The story follows Lucy Honeychurch as she navigates the rigid expectations of Edwardian society while sensing—almost against her own instincts—that something more honest is possible. The conflict is not loud. It unfolds in glances, hesitations, and small acts of defiance. What makes the film resonate is its understanding that awakening is rarely immediate. It arrives gradually, often in moments we almost miss.
What I’ve always loved about this film is its aesthetic sensibility. There is a distinct elegance to it, what I think of as the James Ivory touch. The composition, the pacing, the way interiors and landscapes mirror emotional states, it all feels deliberate without ever becoming rigid. There’s a softness to it that never loses its precision.
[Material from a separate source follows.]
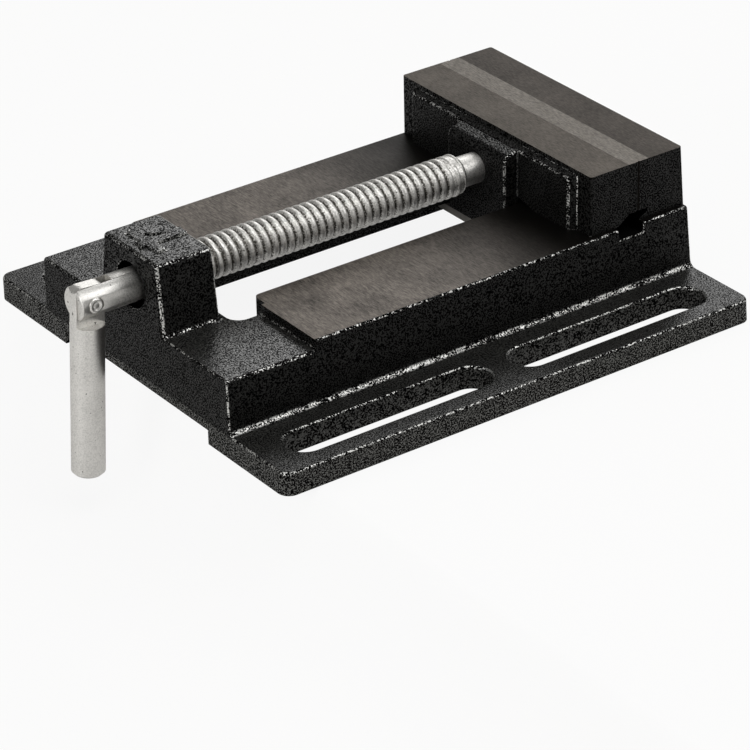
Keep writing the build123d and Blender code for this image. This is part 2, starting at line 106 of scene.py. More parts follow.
def ground_iron(tree, at, x, z):
    """Bare ground iron on rails and jaw tops: its colour, its roughness and its lines.
    Lines 0.15 mm apart run across the rails, drawn at 0.4 mm, under wear in clouds 17 mm across."""
    across = add(tree, "Mapping", {"Scale": (2600.0, 450.0, 450.0), "Vector": at}).outputs[0]
    lines = add(tree, "TexNoise", {"Scale": 1.0, "Detail": 4.0, "Roughness": 0.7,
                                   "Vector": across}).outputs[0]
    clouds = add(tree, "TexNoise", {"Scale": 60.0, "Detail": 5.0, "Roughness": 0.6, "Vector": at}).outputs[0]
    shade = add(tree, "Mix", {0: 0.3, 2: lines, 3: clouds}).outputs[0]
    wear = add(tree, "MapRange", {"Value": shade, "From Min": 0.36, "From Max": 0.64}).outputs[0]
    rails = add(tree, "Mix", {"data_type": "RGBA", 0: wear, 6: linear("#393633"),
                              7: linear("#7a736c")}).outputs[2]
    moving = add(tree, "Mix", {"data_type": "RGBA", 0: wear, 6: linear("#332f2a"),
                               7: linear("#554f48")}).outputs[2]
    fixed = add(tree, "Mix", {"data_type": "RGBA", 0: wear, 6: linear("#2a2622"),
                              7: linear("#46403a")}).outputs[2]
    # painted shade: the rails darken towards the closed jaw
    painted_jaw_shade = add(tree, "MapRange", {"interpolation_type": "SMOOTHSTEP", "Value": x,
                                  "From Min": -25 * MM, "From Max": 48 * MM}).outputs[0]
    rails = add(tree, "Mix", {"data_type": "RGBA", 0: painted_jaw_shade, 6: rails, 7: linear("#201e1c")}).outputs[2]
    past_seam = add(tree, "Math", {"operation": "GREATER_THAN", 0: x, 1: SEAM_X * MM}).outputs[0]
    on_jaw = add(tree, "Math", {"operation": "GREATER_THAN", 0: z, 1: (BED_TOP + 10) * MM}).outputs[0]
    jaws = add(tree, "Mix", {"data_type": "RGBA", 0: past_seam, 6: moving, 7: fixed}).outputs[2]
    iron = add(tree, "Mix", {"data_type": "RGBA", 0: on_jaw, 6: rails, 7: jaws}).outputs[2]
    gloss = add(tree, "MapRange", {"Value": wear, "To Min": 0.56, "To Max": 0.46}).outputs[0]
    return iron, gloss, lines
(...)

And then there’s Helena Bonham Carter in one of her earliest roles. There’s something striking about her presence here—an openness, a sincerity, a kind of unguarded intelligence that anchors the film. Watching her in this performance, you can see the foundation of everything that would follow in her career. It’s a silent, deeply effective portrayal.
This film shifts the arc in an important way. It suggests that discipline and restraint are not the end of the story. That desire, once acknowledged, begins to move in an inevitable way.
Closing Reflection
Taken together, these films form a study in formation. They examine how individuals are shaped by devotion, silence, social code, collaboration, and competitive systems. They move from offering to endurance, from refinement to pressure. Each suggests that becoming is not accidental. It is carved through restraint, through effort, through confrontation with structures larger than oneself.
In the next installment, Part II, the movement shifts inward. Isolation deepens. Illusion fractures certainty. Identity grows less stable. Eventually, one film stands at the center, a work that did not merely impress me, but unsettled me in ways that continue to echo.








I love this! Lots of favorites and long-loved masterpieces here for sure. I should do one of these soon.